「家族第一のパラダイム」デッドプール2 耶馬英彦さんの映画レビュー(感想・評価)
家族第一のパラダイム
ハリウッドのB級作品である。だから映画としての深みはないが、笑って観る分には十分である。この作品はよくできていて、アクションとエロとグロがほどよいバランスで配置されている。主人公が必ずしも正義の味方でないところがいい。観て面白いことは面白い。
登場人物はいずれも良心のタガが外れたように平気で残酷な行動をする。それはそうだろう、題名が「DeadPool」(死の池)だ。タイトルの由来はいろいろあるだろうが、イメージは赤い死体が掘った穴に大量に放り込まれ、あふれ出た血で池のようになっている感じ。
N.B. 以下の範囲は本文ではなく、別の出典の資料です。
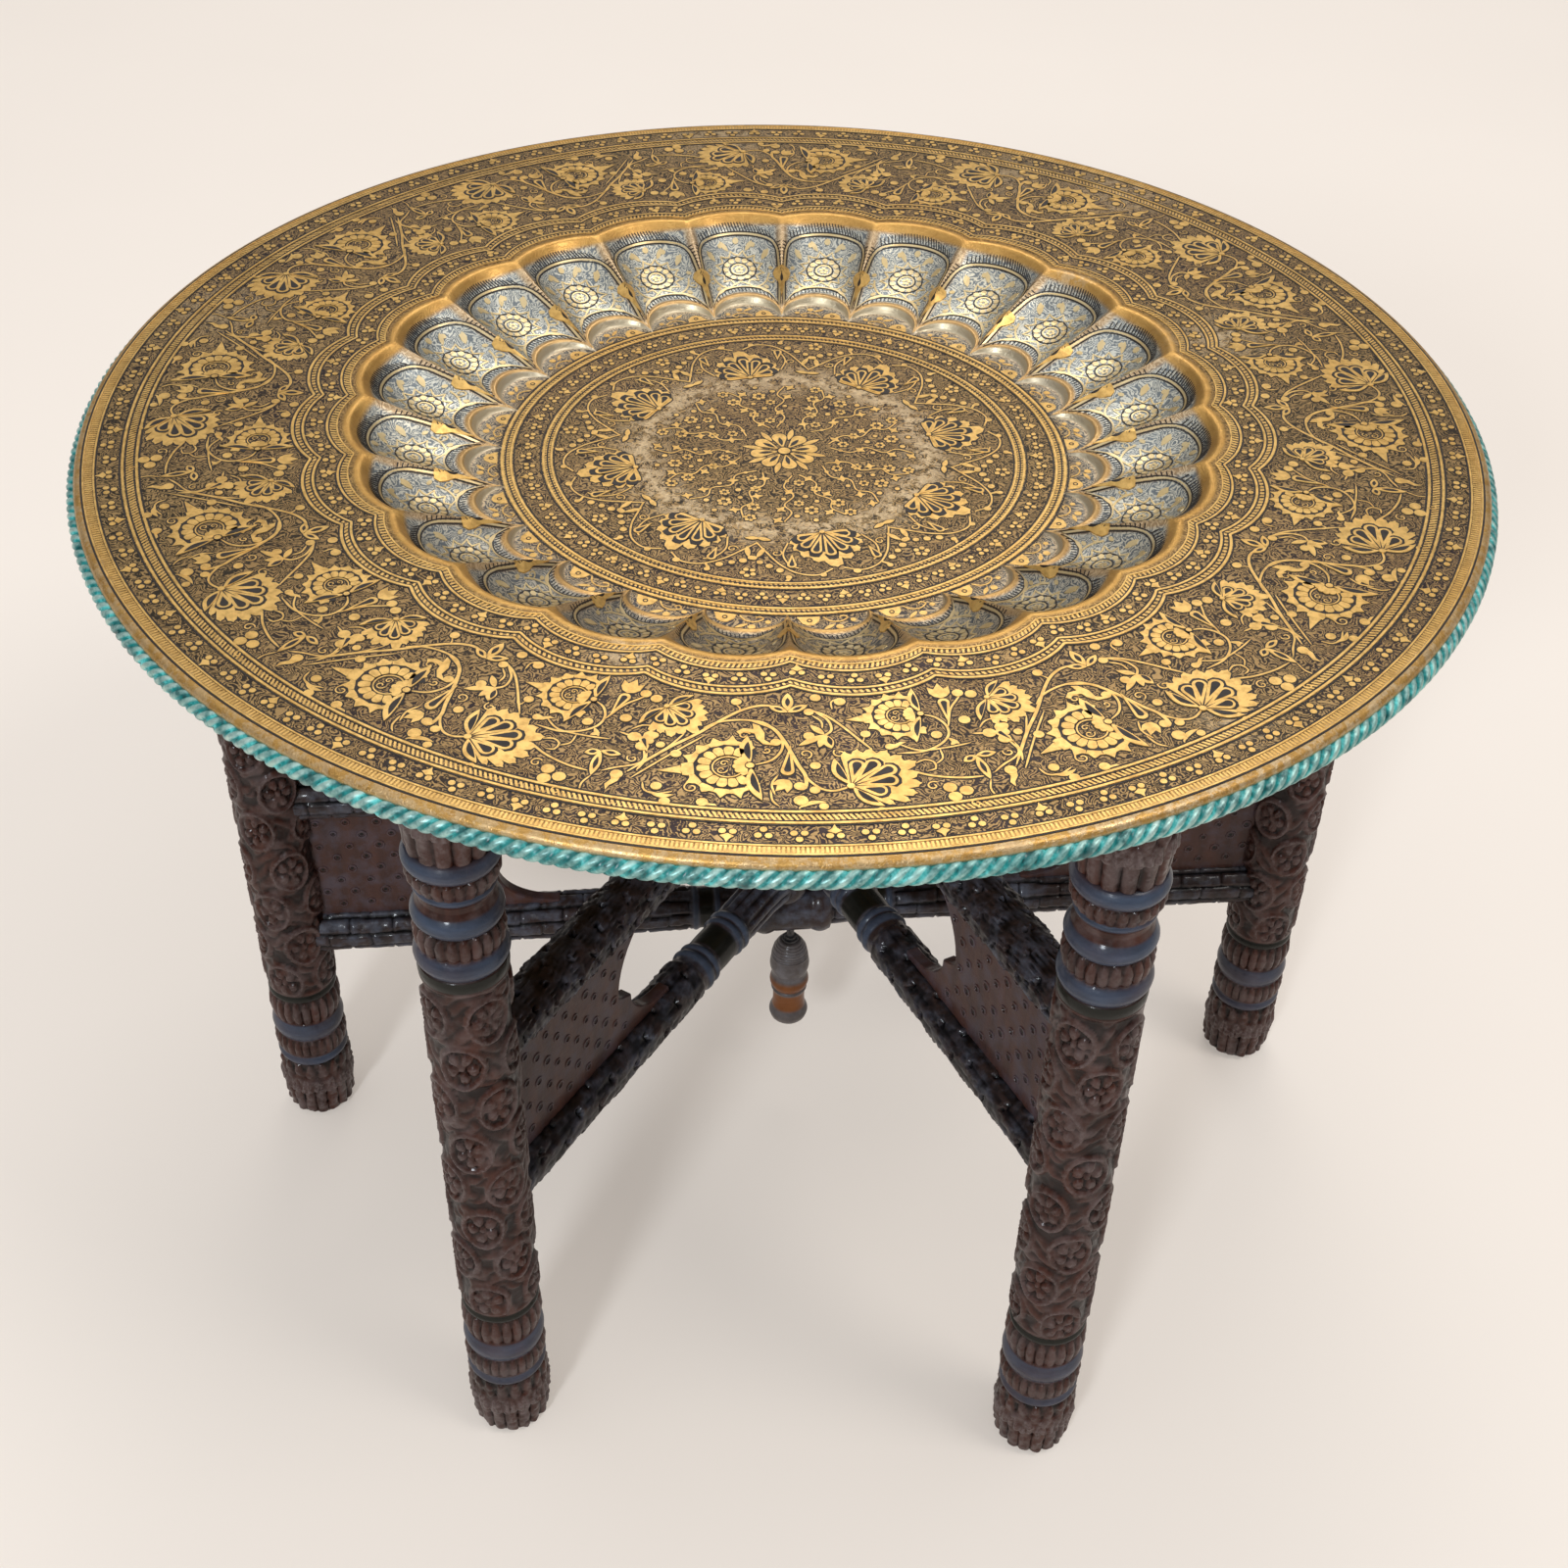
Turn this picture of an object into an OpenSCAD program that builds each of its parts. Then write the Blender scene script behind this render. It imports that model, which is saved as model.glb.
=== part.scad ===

主人公の真っ赤なコスチュームも同じイメージだ。
「フラッシュダンス」や「氷の微笑」のパロディ場面はそんなに笑えないが、忽那汐里は驚くほど可愛かった。これがハリウッド進出のきっかけとなるのかもしれない。
全体に家族第一というアメリカのパラダイムの中で笑いを取り、登場人物の行動原理を説明する作品で、哲学のないアメリカのB級映画はどうしてもその世界観から脱しない。
仮に、主要でない登場人物たちも主要人物と同様の人権を持つことを考えたら、実はこの映画はとんでもないジェノサイド(大量虐殺)映画なのだが、家族だけが唯一とする価値観からすれば、その他大勢がどれだけ死んでも知ったことじゃない。
こういう作品が笑って受け入れられる現代という時代が、自分のことも含めて恐ろしい。どこかの大統領がアメリカファーストと叫ぶように、人々はマイファミリーファーストと叫びつつ、時代に対して高を括っている気がする。